Utilities for computing standardization values for distance measures.

author: Harrison Hartle/Tim LaRock (timothylarock at gmail dot com)

Submitted as part of the 2019 NetSI Collabathon.

netrd.utilities.standardize.mean_GNP_distance(n, prob, distance, samples=10, **kwargs)[source]

Mean distance between \(G(n, p)\) graphs.

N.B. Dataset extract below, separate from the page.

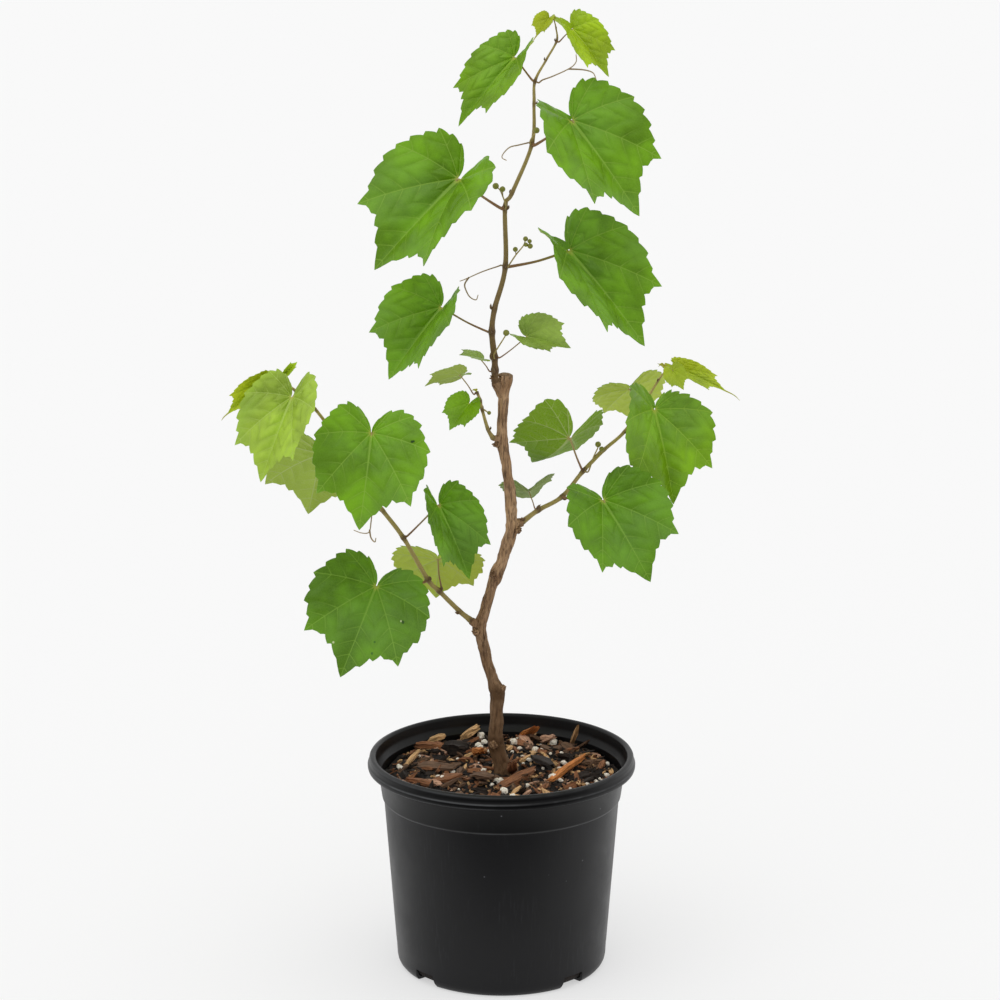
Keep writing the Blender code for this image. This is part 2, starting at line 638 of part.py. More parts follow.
def tendril(name, group):
    """A tendril: a thin stalk that forks, with both arms drawn out thin."""
    cane_name, node, stalk, fork = TENDRILS[name]
    start, out = seat(cane_name, node, stalk[0])
    arms = []
    for points in ([start, start + out * 1.5, *stalk], fork):
        if not points:
            continue
        route = smooth_route(points, 2)
        last = len(route) - 1
        thins = [(place, TENDRIL_RADIUS * (1.15 - 0.45 * i / last)) for i, place in enumerate(route)]
        arms.append(tube(name, thins, 0))
    if len(arms) == 1:
        return add_object(name, arms[0], TENDRIL_BROWN, group)
    return fuse(name, arms, TENDRIL_BROWN, group)


def fruit_cluster(name, group):
    """A few young fruit on a thin stem."""
    cane_name, node, stem, fruits = FRUIT_CLUSTERS[name]
    start, out = seat(cane_name, node, stem[0])
    spine = [(place, STEM_RADIUS) for place in [start, start + out * 0.8, *stem, fruits[0][0]]]
    pieces = [tube("stem", spine, 0)]
    for place, radius in fruits:
        pieces.append(ball(place, radius, 2))
    for joint, (place, _) in zip(stem[1:], fruits[1:]):
        pieces.append(tube("stalk", [(joint, STEM_RADIUS * 0.8), (place, STEM_RADIUS * 0.8)], 0))
    return fuse(name, pieces, FRUIT_GREEN, group)


def main():
    clear_scene()
    parts = collection(SCENE_NAME)
    cutters = collection("cutters")
    pot(parts, cutters)
    potting_mix(parts)
    trunk(parts)
    for name in CANES:
        cane(name, parts)
    for row in LEAVES:
        leaf(row, parts)
    for name in TENDRILS:
        tendril(name, parts)
    for name in FRUIT_CLUSTERS:
        fruit_cluster(name, parts)
    for piece in parts.objects:
        piece.data.shade_smooth()
        piece.data.set_sharp_from_angle(angle=math.radians(35))


main()
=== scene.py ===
import math
import random
from collections import namedtuple

import bmesh
import bpy
from mathutils import Matrix, Vector, noise


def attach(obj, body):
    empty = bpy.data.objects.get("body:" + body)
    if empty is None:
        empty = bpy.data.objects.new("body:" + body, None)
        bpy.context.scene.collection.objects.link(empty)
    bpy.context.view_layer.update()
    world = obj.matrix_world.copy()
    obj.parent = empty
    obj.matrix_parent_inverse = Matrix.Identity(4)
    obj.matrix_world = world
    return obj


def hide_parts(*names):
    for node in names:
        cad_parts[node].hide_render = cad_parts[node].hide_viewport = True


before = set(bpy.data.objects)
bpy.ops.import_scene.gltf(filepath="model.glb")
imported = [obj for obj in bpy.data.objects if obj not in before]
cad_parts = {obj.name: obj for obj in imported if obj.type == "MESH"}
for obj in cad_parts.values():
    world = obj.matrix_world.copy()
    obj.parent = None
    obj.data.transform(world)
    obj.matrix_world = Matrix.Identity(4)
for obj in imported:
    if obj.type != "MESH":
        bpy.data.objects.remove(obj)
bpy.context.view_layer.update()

MM = 0.001
FRONT = Vector((0.0, -1.0, 0.25))  # the way that the plant's face looks, tipped up a little

# Camera, at the photograph's angle
CAMERA_DISTANCE = 2000.0
CAMERA_HEIGHT = 811.0
CAMERA_PITCH = 14.44
CAMERA_LENS = 122.94
CAMERA_SHIFT = -0.0015

# Where the floor that the pot mirrors starts and ends to dim, towards the camera
DIM_FLOOR_FROM = -110.0
DIM_FLOOR_TO = -250.0

# Pot
RIM_RADIUS = 82.5
POT_HEIGHT = 135.0
FOOT_RADIUS = 60.8
FOOT_CORNER_RADIUS = 64.6
BODY_TOP_RADIUS = 72.5
STEP_HEIGHT = 108.0
COLLAR_LOW_RADIUS = 73.7
COLLAR_TOP_RADIUS = 75.8
LIP_HEIGHT = 8.6
LIP_INNER_RADIUS = 77.3
WALL = 1.5
FLOOR = 1.8
POT_STEPS = 144
NOTCH_COUNT = 4
NOTCH_WIDTH = 21.0
NOTCH_HEIGHT = 8.0
NOTCH_DEPTH = 13.0
NOTCH_TURN = -2.0
NOTCH_TOP = 0.7  # width of a notch's top, as a share of its foot's
PAINTED_EDGE_HIGHLIGHTS = [  # height, half-width and strength of the painted highlights, paler bands along the pot's edges
    (POT_HEIGHT - 1.0, 0.8, 0.14),
    (POT_HEIGHT - 5.3, 0.6, 0.26),
    (POT_HEIGHT - LIP_HEIGHT + 0.5, 0.7, 0.16),
    (STEP_HEIGHT + 0.6, 0.6, 0.22),
]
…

Compute the mean distance between samples \(G(n, p)\) graphs with parameters using distance function distance, whose parameters are passed with **kwargs.

n (int)

Number of nodes in ER graphs to be generated

prob (float)

Probability of edge in ER graphs to be generated.

samples (int)

Number of samples to average distance over.

distance (function)

Function from netrd.distances.<distance>.dist

**kwargs (dict)

Keyword arguments to pass to the distance function.

mean (float)

The average distance between the sampled ER networks.

std (float)

The standard deviation of the distances.

dist (np.ndarray)

Array storing the actual distances.


Ideally, each sample would involve generating two \(G(n, p)\) graphs, computing the distance between them, then throwing them both away. However, this will be computationally expensive, so for now we are reusing samples. The diagonal of the distance matrix is excluded, i.e., do not compute the distance between a sample graph and itself.


dist_obj = netrd.distance.ResistancePerturbation()
kwargs = {'p':2}
mean, std, dists = netrd.utilities.mean_GNP_distance(100, 0.1, dist_obj.dist, **kwargs)